Les causes de la glaciation Permo-Carbonifère ont longtemps été attribuées à la colonisation des continents par les plantes vasculaires. En effet les plantes sont capables d’accélérer la dissolution des roches continentales grâce, entre autres, aux sécrétions de leurs racines. Cette accélération force le CO2 à décroître, ce qui peut entraîner la mise en place d’une glaciation. Mais si cet effet des plantes est indiscutable, il ne peut plus être invoqué comme cause de la glaciation Permo-Carbonifère, car des études récentes montrent que la colonisation des continents par les plantes est achevée vers 380 millions d’années, soit plusieurs dizaines de millions d’années avant le début de la glaciation.

Et la tectonique dans tout ça ? Moteur majeur de l’évolution de notre planète, elle avait été un peu oubliée, cachée par la forêt (au sens propre)… Les chercheurs du GET et du CEREGE sont partis du constat que la période glaciaire est contemporaine de deux épisodes tectoniques majeurs : la surrection de la chaîne de montagnes hercynienne, qui résulte de la collision entre le Gondwana et la Laurussia, et la formation du super-continent Pangée.

L’équipe du GET et du CEREGE a quantifié l’impact de ces deux événements sur l’évolution du climat de la fin du Paléozoïque, dans une fenêtre allant de 350 à 270 millions d’années dans le passé. La première étape a été le développement d’un modèle numérique couplant pour la première fois, à l’échelle de la Terre entière, les processus d’altération chimique des roches et d’érosion physique des continents. Ce modèle a ensuite été inclut dans le modèle numérique GEOCLIM qui simule l’évolution temporelle du cycle du carbone géologique et du climat. A l’aide de cet outil, les chercheurs ont montré que la surrection de la chaîne hercynienne dans la zone équatoriale à partir de 330 millions d’années s’est accompagnée d’une érosion intense, facilitée par un ruissellement pouvant atteindre plusieurs mètres par an par endroit. Ce décapage intense évacue les sols tropicaux épais qui s’étaient mis en place avant la surrection, et permet l’exposition de roches fraîches. Attaquées par le CO2 atmosphérique, dissous dans l’eau de pluie, ces roches s’altèrent rapidement, piègent le CO2 et le forcent à passer sous le seuil de glaciation vers 330 millions d’années. A partir de 290 millions d’années, la chaîne hercynienne perd rapidement de son altitude à la fin de l’épisode orogénique. L’altération chimique des roches continue à produire des sols. Mais l’érosion physique diminue, ce qui autorise à nouveau le développement de sols très épais qui finalement protègent la roche fraîche de l’altération. La consommation de CO2 diminue. En outre, l’assemblage final de la Pangée autorise le développement d’énormes surfaces arides dans les zones tropicales. Le manque d’eau limite la dissolution des roches dans ces zones. Ces deux effets se combinent, l’efficacité de l’altération chimique des roches diminue fortement, le CO2 augmente et franchit le seuil de déglaciation. Ce qui met un terme à la glaciation Permo-Carbonifère.

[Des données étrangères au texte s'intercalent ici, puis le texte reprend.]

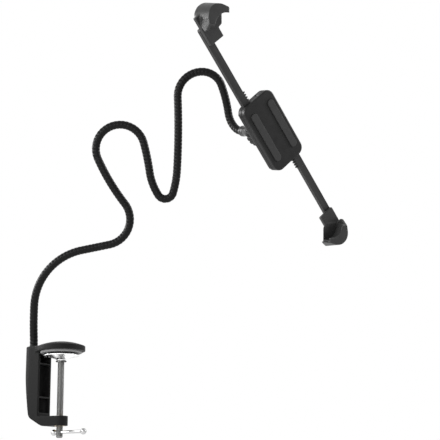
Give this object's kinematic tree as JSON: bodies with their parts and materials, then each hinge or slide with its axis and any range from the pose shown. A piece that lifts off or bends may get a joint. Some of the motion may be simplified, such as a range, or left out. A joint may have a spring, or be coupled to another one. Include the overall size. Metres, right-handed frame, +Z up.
{
  "type": "flexible tablet desk holder",
  "caption": "Desk clamp with a long ribbed bending arm and a swivelling cradle whose corner claws hold a tablet.",
  "frame": {"origin": "middle of the underside of the upper jaw's soft pad, on the clamp screw's axis", "axes": "+Z up, +X from the clamp's spine into the desk, so -Y is the side that the arm's bends face"},
  "size_m": [0.3542, 0.2432, 0.434],
  "materials": {
    "clamp_plastic": "moulded black, fine texture",
    "pad_rubber": "soft grey rubber",
    "zinc_steel": "bright zinc plate",
    "insert_brass": "turned",
    "chrome": "polished",
    "arm_sleeve": "black coated ribbed sleeve",
    "black_steel": "satin black",
    "cradle_plastic": "moulded black, satin",
    "seat_nylon": "natural nylon",
    "claw_plastic": "dark grey, semi-gloss",
    "claw_rubber": "soft black rubber",
    "screw_black": "black oxide"
  },
  "bodies": {
    "clamp": {"clamp_body": "clamp_plastic", "jaw_rubber_pad": "pad_rubber", "thread_insert": "insert_brass", "arm_base_ferrule": "black_steel", "arm_set_screw": "screw_black", "gooseneck_01": "arm_sleeve"},
    "pad_carrier": {"thrust_washer": "zinc_steel"},
    "pressure_pad": {"pressure_pad": "chrome"},
    "screw": {"clamp_screw": "zinc_steel"},
    "tommy_bar": {"tommy_bar": "chrome", "tommy_bar_balls": "chrome"},
    "arm_02": {"gooseneck_02": "arm_sleeve"},
    "arm_03": {"gooseneck_03": "arm_sleeve"},
    "arm_04": {"gooseneck_04": "arm_sleeve"},
    "arm_05": {"gooseneck_05": "arm_sleeve"},
    "arm_06": {"gooseneck_06": "arm_sleeve"},
    "arm_07": {"gooseneck_07": "arm_sleeve"},
    "arm_08": {"gooseneck_08": "arm_sleeve"},
    "arm_09": {"gooseneck_09": "arm_sleeve"},
    "arm_10": {"gooseneck_10": "arm_sleeve"},
    "arm_11": {"gooseneck_11": "arm_sleeve", "arm_end_ferrule": "black_steel", "ball_stud": "zinc_steel"},
    "ball_seat_inner": {"ball_seat_inner": "seat_nylon"},
    "ball_seat_outer": {"ball_seat_outer": "seat_nylon"},
    "cradle_hub": {"hub_rear_shell": "cradle_plastic", "hub_front_shell": "cradle_plastic", "hub_rubber_pads": "claw_rubber", "hub_screws": "screw_black", "pinion_axle": "zinc_steel", "lock_shoe": "seat_nylon"},
    "lock_ring": {"lock_ring": "cradle_plastic"},
    "pinion": {"pinion": "seat_nylon"},
    "claw_upper": {"rack_arm_upper": "cradle_plastic", "claw_upper": "claw_plastic", "claw_liner_upper": "claw_rubber", "claw_screws_upper": "screw_black"},
    "claw_lower": {"rack_arm_lower": "cradle_plastic", "claw_lower": "claw_plastic", "claw_liner_lower": "claw_rubber", "claw_screws_lower": "screw_black"},
    "lock_knob": {"lock_knob": "cradle_plastic", "lock_stem": "zinc_steel"}
  },
  "joints": [
    {"name": "clamp_travel", "type": "slide", "parent": "clamp", "child": "pad_carrier", "axis": [0, 0, -1], "range_m": [0, 0.0592]},
    {"name": "pad_tilt", "type": "hinge", "parent": "pad_carrier", "child": "pressure_pad", "pos_m": [0, 0, -0.0063], "axis": [0, 1, 0], "range_deg": [-4, 4]},
    {"name": "screw_turn", "type": "hinge", "parent": "pad_carrier", "child": "screw", "pos_m": [0, 0, -0.0063], "axis": [0, 0, -1], "range_deg": [0, 17049.6]},
    {"name": "tommy_bar_slide", "type": "slide", "parent": "screw", "child": "tommy_bar", "axis": [1, 0, 0], "range_m": [-0.024, 0]},
    {"name": "arm_bend_01", "type": "hinge", "parent": "clamp", "child": "arm_02", "pos_m": [-0.02711, -0.01349, 0.07126], "axis": [0.4035, -0.8653, -0.2974], "range_deg": [-20, 20]},
    {"name": "arm_bend_02", "type": "hinge", "parent": "arm_02", "child": "arm_03", "pos_m": [0.01806, -0.0071, 0.11393], "axis": [0.1738, 0.3916, -0.9036], "range_deg": [-20, 20]},
    {"name": "arm_bend_03", "type": "hinge", "parent": "arm_03", "child": "arm_04", "pos_m": [0.07506, 0.01292, 0.13303], "axis": [-0.4035, 0.8653, 0.2974], "range_deg": [-20, 20]},
    {"name": "arm_bend_04", "type": "hinge", "parent": "arm_04", "child": "arm_05", "pos_m": [0.06906, -0.00884, 0.18822], "axis": [-0.4035, 0.8653, 0.2974], "range_deg": [-20, 20]},
    {"name": "arm_bend_05", "type": "hinge", "parent": "arm_05", "child": "arm_06", "pos_m": [0.06787, -0.0288, 0.24467], "axis": [0.4035, -0.8653, -0.2974], "range_deg": [-12, 20]},
    {"name": "arm_bend_06", "type": "hinge", "parent": "arm_06", "child": "arm_07", "pos_m": [0.10988, -0.0037, 0.22864], "axis": [-0.9116, -0.3524, -0.2115], "range_deg": [-20, 20]},
    {"name": "arm_bend_07", "type": "hinge", "parent": "arm_07", "child": "arm_08", "pos_m": [0.12031, 0.02077, 0.17158], "axis": [-0.4035, 0.8653, 0.2974], "range_deg": [-12, 20]},
    {"name": "arm_bend_08", "type": "hinge", "parent": "arm_08", "child": "arm_09", "pos_m": [0.14383, 0.01342, 0.22487], "axis": [-0.4035, 0.8653, 0.2974], "range_deg": [-20, 20]},
    {"name": "arm_bend_09", "type": "hinge", "parent": "arm_09", "child": "arm_10", "pos_m": [0.15307, -0.00351, 0.2867], "axis": [0.8767, 0.4586, -0.1449], "range_deg": [-20, 20]},
    {"name": "arm_bend_10", "type": "hinge", "parent": "arm_10", "child": "arm_11", "pos_m": [0.19639, 0.01764, 0.29993], "axis": [0.654, -0.6124, -0.4441], "range_deg": [-20, 20]},
    {"name": "head_tilt", "type": "hinge", "parent": "arm_11", "child": "ball_seat_inner", "pos_m": [0.24335, 0.02218, 0.2337], "axis": [-0.5137, -0.5014, -0.6962], "range_deg": [-25, 25]},
    {"name": "head_swing", "type": "hinge", "parent": "ball_seat_inner", "child": "ball_seat_outer", "pos_m": [0.24335, 0.02218, 0.2337], "axis": [-0.1833, -0.7286, 0.66], "range_deg": [-25, 25]},
    {"name": "head_spin", "type": "hinge", "parent": "ball_seat_outer", "child": "cradle_hub", "pos_m": [0.24335, 0.02218, 0.2337], "axis": [0.8381, -0.4667, -0.2824], "continuous": true},
    {"name": "lock_ring_turn", "type": "hinge", "parent": "cradle_hub", "child": "lock_ring", "pos_m": [0.24335, 0.02218, 0.2337], "axis": [0.8381, -0.4667, -0.2824], "range_deg": [0, 120]},
    {"name": "claw_upper_slide", "type": "slide", "parent": "cradle_hub", "child": "claw_upper", "axis": [-0.1833, -0.7286, 0.66], "range_m": [-0.048, 0.022]},
    {"name": "claw_lower_slide", "type": "slide", "parent": "cradle_hub", "child": "claw_lower", "axis": [0.1833, 0.7286, -0.66], "range_m": [-0.048, 0.022]},
    {"name": "pinion_turn", "type": "hinge", "parent": "cradle_hub", "child": "pinion", "pos_m": [0.26514, 0.01005, 0.22636], "axis": [0.8381, -0.4667, -0.2824], "range_deg": [-210.09, 458.38]},
    {"name": "lock_knob_turn", "type": "hinge", "parent": "cradle_hub", "child": "lock_knob", "pos_m": [0.26488, 0.04426, 0.21861], "axis": [0.8381, -0.4667, -0.2824], "range_deg": [0, 180]}
  ],
  "couplings": [
    {"joint": "screw_turn", "follows": "clamp_travel", "rad_per_m": 5026.5},
    {"joint": "claw_lower_slide", "follows": "claw_upper_slide", "ratio": 1},
    {"joint": "pinion_turn", "follows": "claw_upper_slide", "rad_per_m": -166.67}
  ]
}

Pour la première fois ce scénario quantitatif permet d’expliquer la mise en place et la fin de la glaciation permo-carbonifère, en accord avec les reconstructions de CO2 atmosphériques basées sur des données, ainsi qu’avec l’évolution de traceurs de l’altération (comme le rapport 87Sr/86/Sr des carbonates sédimentaires).

Référence :

Y. Goddéris (GET UMR 5563), Y. Donnadieu, S. Carretier, M. Aretz, G. Dera, M. Macouin, V. Regard, Onset and ending of the Late Palaeozoic ice age triggered by tectonically paced rock weathering. Nature Geoscience, 2017.